Unfortunately, knowing something isn’t the same as believing it. My brain now understood that the blank page was nothing to fear, but I needed to prove it to my body. So, I started finding ways to show my body that I was not in danger when I sat down to write my first drafts.
Here’s how I did it:
✨ Guided visualizations and bullet sketching
I will often meditate to visualize the scene I’m about to write and play music to help me get into the mood. As ideas start to come to me, I write them down in bullet form (often by hand in my journal!). These might be thoughts about the scene, lines of prose, character thoughts and feelings. I get it all out, so when I approach the scene I have something to work with.
Sketching out my thoughts before I start writing has removed the pressure of putting words on the page perfectly, and doing it in an outline/bullet format makes it feel less final, until I eventually get into the flow.
✨ Planning ahead
At the end of every writing session, I set up a couple options for what I could work on during the next day’s writing session. I don’t prescribe the “exact” thing I’m going to work on, because I have no idea what will sound fun or easeful the following day, but having a couple options to choose from kills the choice paralysis that used to hamstring me at the beginning of every session.
✨ Dictation
I use this more for idea taking and notes, but saying my thoughts aloud helps trick my brain into believing that I’m not working on the final form of my draft. I know other writers who fully dictate their drafts because it helps them to get something on the page to play with.
While my fear has always been tied to drafting in general, there are also specific times when the fear of the blank page can strike me. I have a few more tools to help when I’m facing those situations:
👉🏻 Overwhelm from idea fatigue
There are times when I’m writing that I have numerous ideas for how a scene or plot point can go, and I don’t know which one to choose, so I don’t write at all. Does this ever happen to you? It’s super normal, and it can be overwhelming. My best advice is to just write down every possible option as fast as you can, up to twenty of them. Writing down all of your ideas (yes, including many “bad” ones) will inevitably give you a gut instinct for what the ‘right’ direction is. We have an episode about brainstorming on the Story Magic Podcast that goes into this tool further!

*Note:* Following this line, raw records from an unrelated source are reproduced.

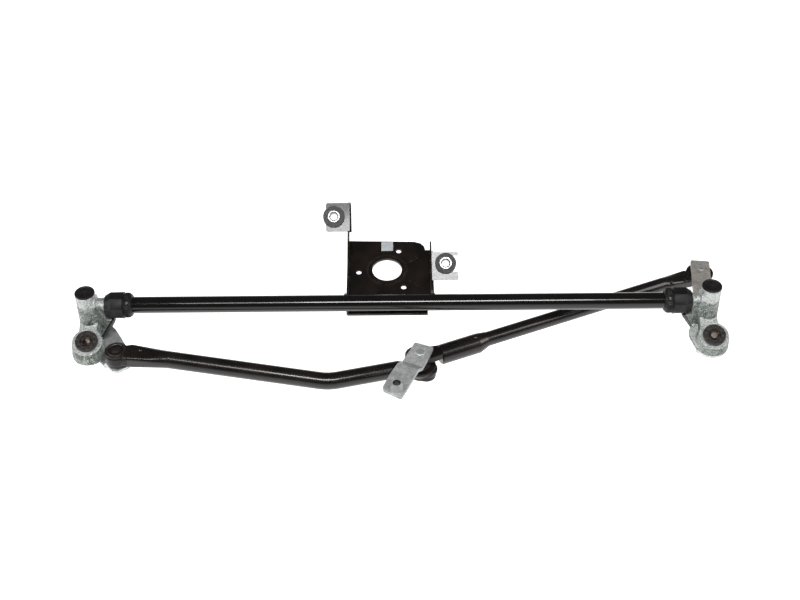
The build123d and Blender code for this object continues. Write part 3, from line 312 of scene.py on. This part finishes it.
def zinc(name, tint, rough, white, metal=0.5, reflection_tint=0.0, bore=None, riser=0.0):
    """Zinc-plated pressed steel: spangle, rolling marks, pale bloom and pale corners, from the
    plating rubbing off and from a painted edge highlight.

    reflection_tint: amount of a brownish tint, a painted reflection of darker surroundings; riser:
    darkening of leaning faces;
    bore: (x, y, radius) in metres of an upright hole, darkened within as painted shade.
    """
    mat = new_shader(name)
    blotch = mat.mask(low=0.34, high=0.68, scale=110, detail=6, rough=0.68)
    colour = mat.mix(blotch, scaled(tint, 0.66), scaled(tint, 1.28))
    spangle = mat.node("SeparateColor", {0: mat.cells(scale=210, output="Color")}).outputs[0]
    colour = mat.paint(colour, (0.30, 0.32, 0.32), mask=spangle, strength=0.30)
    bloom = mat.mask(low=0.58, high=0.75, end=white, scale=900, detail=4, rough=0.7)
    colour = mat.mix(bloom, colour, (0.84, 0.86, 0.85))
    dirt = mat.mask(low=0.52, high=0.66, end=0.55, scale=560, detail=5, rough=0.75)
    colour = mat.mix(dirt, colour, (0.14, 0.147, 0.145))
    # brownish tint: a painted reflection of darker surroundings
    if reflection_tint:
        colour = mat.mix(reflection_tint, colour, (0.36, 0.315, 0.275))
    # pale corners: the plating rubbing off, and a painted edge highlight
    lightened_edges = mat.edges(radius=0.0007, low=0.02, high=0.22)
    colour = mat.paint(colour, (0.95, 0.95, 0.94), mask=lightened_edges, strength=0.85)
    if riser:
        # the bent part of the strip leans, so its face takes less light
        lean = mat.ramp(mat.updown(), low=0.93, high=0.975, start=1.0, end=0.0)
        colour = mat.paint(colour, (0.16, 0.17, 0.175), mask=lean, strength=riser)
    if bore:
        x, y, _ = mat.place()
        distance = mat.length(mat.math("SUBTRACT", x, bore[0]), mat.math("SUBTRACT", y, bore[1]))
        # painted shade within the hole
        bore_shade = mat.below(distance, bore[2])
        colour = mat.paint(colour, (0.014, 0.015, 0.014), mask=bore_shade, strength=0.95)
    fine = mat.bump(mat.noise(scale=600, detail=4, rough=0.65), strength=0.28, distance=0.00035)
    normal = mat.bump(mat.noise(detail=3, rough=0.6, stretch=(1500, 90, 400)),
                      strength=0.10, distance=0.0002, under=fine)
    gloss = mat.roughness(mat.noise(scale=330, detail=5, rough=0.7), rough)
    return mat.finish(Base_Color=colour, Metallic=metal, Roughness=gloss, Normal=normal)


def steel(name, tint=(0.50, 0.50, 0.495), rough=(0.20, 0.34)):
    """Turned bright steel."""
    mat = new_shader(name)
    blotch = mat.mask(low=0.35, high=0.7, scale=160, detail=4, rough=0.6)
    gloss = mat.roughness(mat.noise(scale=700, detail=4, rough=0.6), rough)
    normal = mat.bump(mat.noise(scale=1700, detail=2, rough=0.5), strength=0.12, distance=0.0001)
    return mat.finish(Base_Color=mat.mix(blotch, scaled(tint, 0.8), tint), Metallic=1.0,
                      Roughness=gloss, Normal=normal)


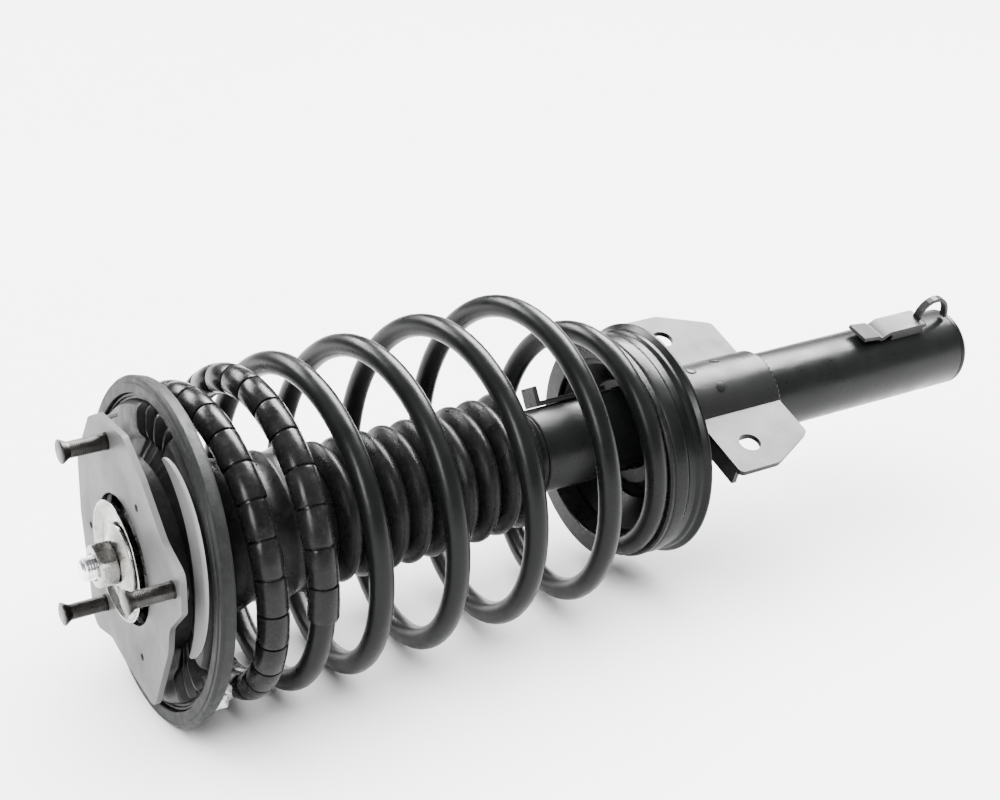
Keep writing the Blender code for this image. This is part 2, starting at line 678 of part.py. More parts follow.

If you wrote a big list but still need help narrowing it down, write the pros and cons of going with each plot point. Does one have more plot consequences? Is one more interesting? Does one offer more character agency? And if you’re still unsure, there’s nothing wrong with writing a little bit of both options, sometimes just playing around with how it looks on the page can help you choose a direction.
👉🏻 Transitioning projects
This is the space I’m in right now (since I’m going from copy edits on my second book to drafting my third) and unfortunately I have to accept that it’s simply hard. It’s going to feel weird. But if you allow it to simply feel different and weird, and just acknowledge it, you’ll release any shame or pressure that comes with it feeling different.
It’s incredibly hard to go from one project, where you know everything, to a completely new draft where you have zero answers. But the best thing you can do is lean into that discomfort. You can’t know all the answers yet because you’re still figuring out the questions. If you’ve been with another project a long time, and brought it to completion you have already proven to yourself that you can get there. Embrace that trust in yourself and know that you will eventually find the answers to the questions that arise.
You can’t know until you get there, and don’t expect too much of yourself too soon.
Using the techniques from above, I gradually eased my way into exploring methods of interacting with the blank page that kept me from stalling out.
I proved to my body that sitting down at the blank page won’t kill me.
Drafting still isn’t my favorite part of the writing process, but I no longer fear it.
Nothing bad is going to happen to me because I wrote some messy words down.
At the end of the day, writing is hard and it’s vulnerable. It’s normal to sit down and feel that blank page paralysis. But don’t shame yourself for these feelings, instead let’s learn to play with it and trick ourselves into getting something down.